* Start Extracted records *

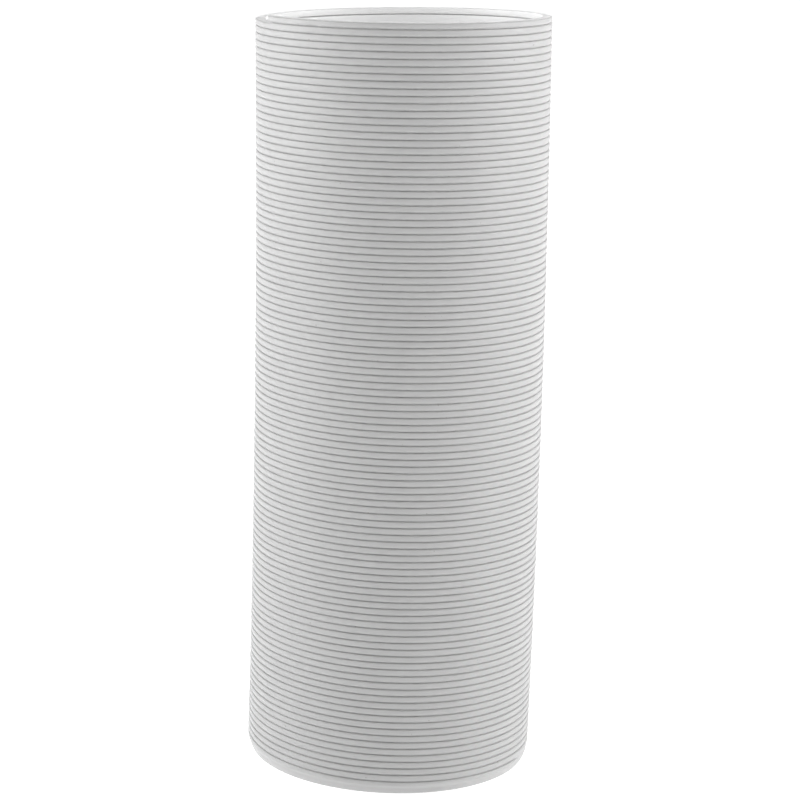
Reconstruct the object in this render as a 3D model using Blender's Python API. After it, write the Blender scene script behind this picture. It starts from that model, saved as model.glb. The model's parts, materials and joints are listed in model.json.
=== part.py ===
"""A tree guard tube: one long ribbed plastic strip wound into a left-handed spiral, shown pushed closed.

Each turn of the strip is a stiff rib. The turns are joined by a thin web that folds inward, so the tube
pulls out to about four times its closed length and bends. The tube is divided at the folds that move:
a foot of three and a half turns, then bands of five turns with a web fold below each band, and a top end
turn.

Metres, +Z up. The tube stands on z = 0 with its axis on the Z axis. The strip starts at +X at the foot
and climbs clockwise as seen from above. Turns are counted along the strip from its foot.
"""

import math

import bmesh
import bpy
from mathutils import Vector

# Driving dimensions
OUTER_RADIUS = 0.075
PITCH = 0.0035
BANDS = 21
TURNS_PER_BAND = 5
FOOT_TURNS = 3
FOOT_START_TURN = 0.5
LIP_HEIGHT = 0.0026
WALL = 0.0020
GROOVE_DEPTH = 0.0008
CREST_SHARE = 0.62
FOLD_RADIUS = 0.0695
FOLD_ROOT_HALF_HEIGHT = 0.0008
FOLD_TIP_HALF_HEIGHT = 0.0013
BOTTOM_LIP_OUTER = 0.0744
BOTTOM_LIP_INNER = 0.0722
TOP_LIP_OUTER = 0.0746
TOP_LIP_INNER = 0.0714
TOP_LIP_ROOT_OUTER = 0.0742
TOP_LIP_ROOT_INNER = 0.0730
GAP = 0.0003
SEGMENTS = 24

INNER_RADIUS = OUTER_RADIUS - WALL
GROOVE_RADIUS = OUTER_RADIUS - GROOVE_DEPTH
FOLD_ROOT_RADIUS = INNER_RADIUS - GAP
HALF_GAP_TURN = 0.5 * GAP / (2 * math.pi * OUTER_RADIUS)
FIRST_FOLD_TURN = FOOT_START_TURN + FOOT_TURNS
LAST_FOLD_TURN = FIRST_FOLD_TURN + BANDS * TURNS_PER_BAND


def rib_foot(turn):
    """Height of the rib's lower edge after so many turns of the strip."""
    return LIP_HEIGHT + PITCH * turn


TOTAL_HEIGHT = rib_foot(LAST_FOLD_TURN + 1) + LIP_HEIGHT


def on_strip(radius, turn, z):
    """A point at the strip's angle after so many turns."""
    angle = -2 * math.pi * turn
    return Vector((radius * math.cos(angle), radius * math.sin(angle), z))


def clear_scene():
    for obj in list(bpy.data.objects):
        bpy.data.objects.remove(obj, do_unlink=True)


def plastic(name, colour, roughness):
    material = bpy.data.materials.new(name)
    material.use_nodes = True
    shader = material.node_tree.nodes["Principled BSDF"]
    shader.inputs["Base Color"].default_value = (*colour, 1.0)
    shader.inputs["Roughness"].default_value = roughness
    shader.inputs["Metallic"].default_value = 0.0
    return material


def rib_plastic():
    return plastic("rib_plastic", (0.78, 0.78, 0.78), 0.42)


def web_film():
    return plastic("web_film", (0.82, 0.82, 0.82), 0.35)


def end_plastic():
    return plastic("end_plastic", (0.74, 0.74, 0.74), 0.45)


def finish_mesh(bm, name, origin, material):
    """Make the mesh from world-space geometry, with its own origin at the given point."""
    bmesh.ops.recalc_face_normals(bm, faces=bm.faces)
    bmesh.ops.translate(bm, verts=bm.verts, vec=-origin)
    mesh = bpy.data.meshes.new(name)
    bm.to_mesh(mesh)
    bm.free()
    mesh.materials.append(material)
    mesh.shade_smooth()
    mesh.set_sharp_from_angle(angle=math.radians(30))
    return mesh


def pivot(turn):
    """The point on the outer edge at -X where a band tips over the one below it."""
    return Vector((-OUTER_RADIUS, 0.0, rib_foot(turn) + 0.5 * PITCH))


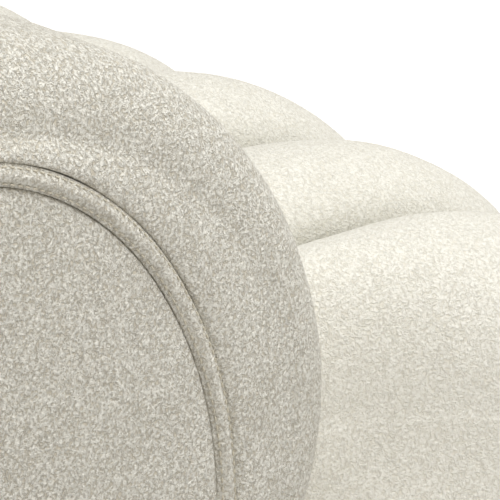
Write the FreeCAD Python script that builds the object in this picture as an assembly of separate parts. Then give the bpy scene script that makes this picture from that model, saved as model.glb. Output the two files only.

* End Extracted records *

Given task
Exactly reproduce every line found in the records.

Answer to the problem
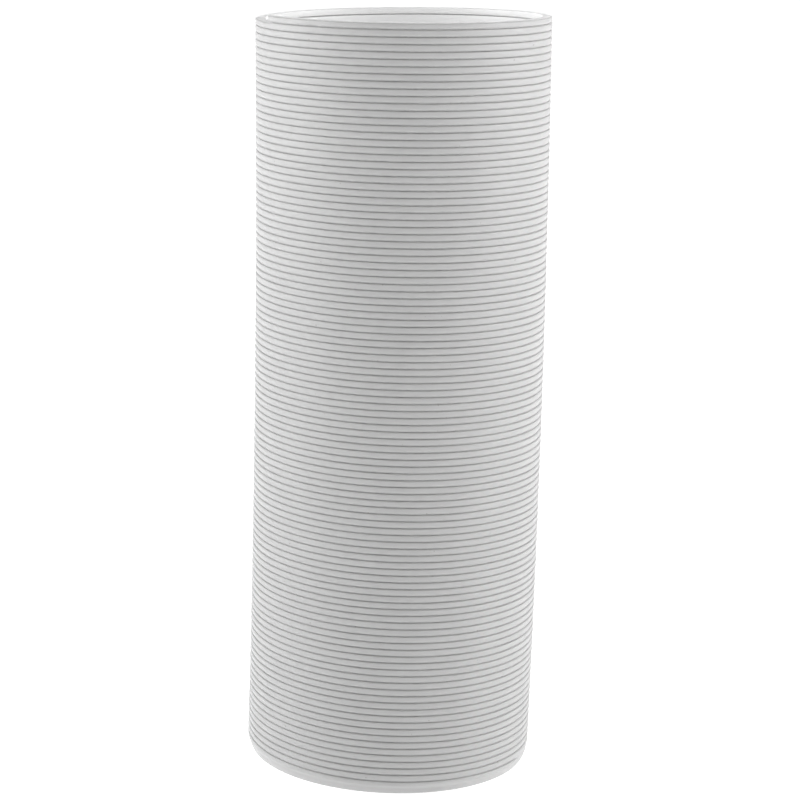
Reconstruct the object in this render as a 3D model using Blender's Python API. After it, write the Blender scene script behind this picture. It starts from that model, saved as model.glb. The model's parts, materials and joints are listed in model.json.
=== part.py ===
"""A tree guard tube: one long ribbed plastic strip wound into a left-handed spiral, shown pushed closed.

Each turn of the strip is a stiff rib. The turns are joined by a thin web that folds inward, so the tube
pulls out to about four times its closed length and bends. The tube is divided at the folds that move:
a foot of three and a half turns, then bands of five turns with a web fold below each band, and a top end
turn.

Metres, +Z up. The tube stands on z = 0 with its axis on the Z axis. The strip starts at +X at the foot
and climbs clockwise as seen from above. Turns are counted along the strip from its foot.
"""

import math

import bmesh
import bpy
from mathutils import Vector

# Driving dimensions
OUTER_RADIUS = 0.075
PITCH = 0.0035
BANDS = 21
TURNS_PER_BAND = 5
FOOT_TURNS = 3
FOOT_START_TURN = 0.5
LIP_HEIGHT = 0.0026
WALL = 0.0020
GROOVE_DEPTH = 0.0008
CREST_SHARE = 0.62
FOLD_RADIUS = 0.0695
FOLD_ROOT_HALF_HEIGHT = 0.0008
FOLD_TIP_HALF_HEIGHT = 0.0013
BOTTOM_LIP_OUTER = 0.0744
BOTTOM_LIP_INNER = 0.0722
TOP_LIP_OUTER = 0.0746
TOP_LIP_INNER = 0.0714
TOP_LIP_ROOT_OUTER = 0.0742
TOP_LIP_ROOT_INNER = 0.0730
GAP = 0.0003
SEGMENTS = 24

INNER_RADIUS = OUTER_RADIUS - WALL
GROOVE_RADIUS = OUTER_RADIUS - GROOVE_DEPTH
FOLD_ROOT_RADIUS = INNER_RADIUS - GAP
HALF_GAP_TURN = 0.5 * GAP / (2 * math.pi * OUTER_RADIUS)
FIRST_FOLD_TURN = FOOT_START_TURN + FOOT_TURNS
LAST_FOLD_TURN = FIRST_FOLD_TURN + BANDS * TURNS_PER_BAND


def rib_foot(turn):
    """Height of the rib's lower edge after so many turns of the strip."""
    return LIP_HEIGHT + PITCH * turn


TOTAL_HEIGHT = rib_foot(LAST_FOLD_TURN + 1) + LIP_HEIGHT


def on_strip(radius, turn, z):
    """A point at the strip's angle after so many turns."""
    angle = -2 * math.pi * turn
    return Vector((radius * math.cos(angle), radius * math.sin(angle), z))


def clear_scene():
    for obj in list(bpy.data.objects):
        bpy.data.objects.remove(obj, do_unlink=True)


def plastic(name, colour, roughness):
    material = bpy.data.materials.new(name)
    material.use_nodes = True
    shader = material.node_tree.nodes["Principled BSDF"]
    shader.inputs["Base Color"].default_value = (*colour, 1.0)
    shader.inputs["Roughness"].default_value = roughness
    shader.inputs["Metallic"].default_value = 0.0
    return material


def rib_plastic():
    return plastic("rib_plastic", (0.78, 0.78, 0.78), 0.42)


def web_film():
    return plastic("web_film", (0.82, 0.82, 0.82), 0.35)


def end_plastic():
    return plastic("end_plastic", (0.74, 0.74, 0.74), 0.45)


def finish_mesh(bm, name, origin, material):
    """Make the mesh from world-space geometry, with its own origin at the given point."""
    bmesh.ops.recalc_face_normals(bm, faces=bm.faces)
    bmesh.ops.translate(bm, verts=bm.verts, vec=-origin)
    mesh = bpy.data.meshes.new(name)
    bm.to_mesh(mesh)
    bm.free()
    mesh.materials.append(material)
    mesh.shade_smooth()
    mesh.set_sharp_from_angle(angle=math.radians(30))
    return mesh


def pivot(turn):
    """The point on the outer edge at -X where a band tips over the one below it."""
    return Vector((-OUTER_RADIUS, 0.0, rib_foot(turn) + 0.5 * PITCH))


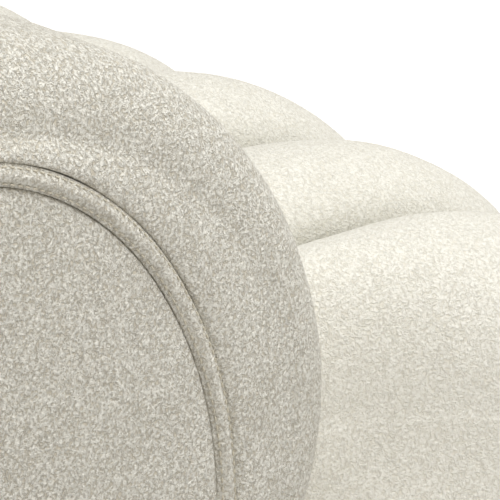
Write the FreeCAD Python script that builds the object in this picture as an assembly of separate parts. Then give the bpy scene script that makes this picture from that model, saved as model.glb. Output the two files only.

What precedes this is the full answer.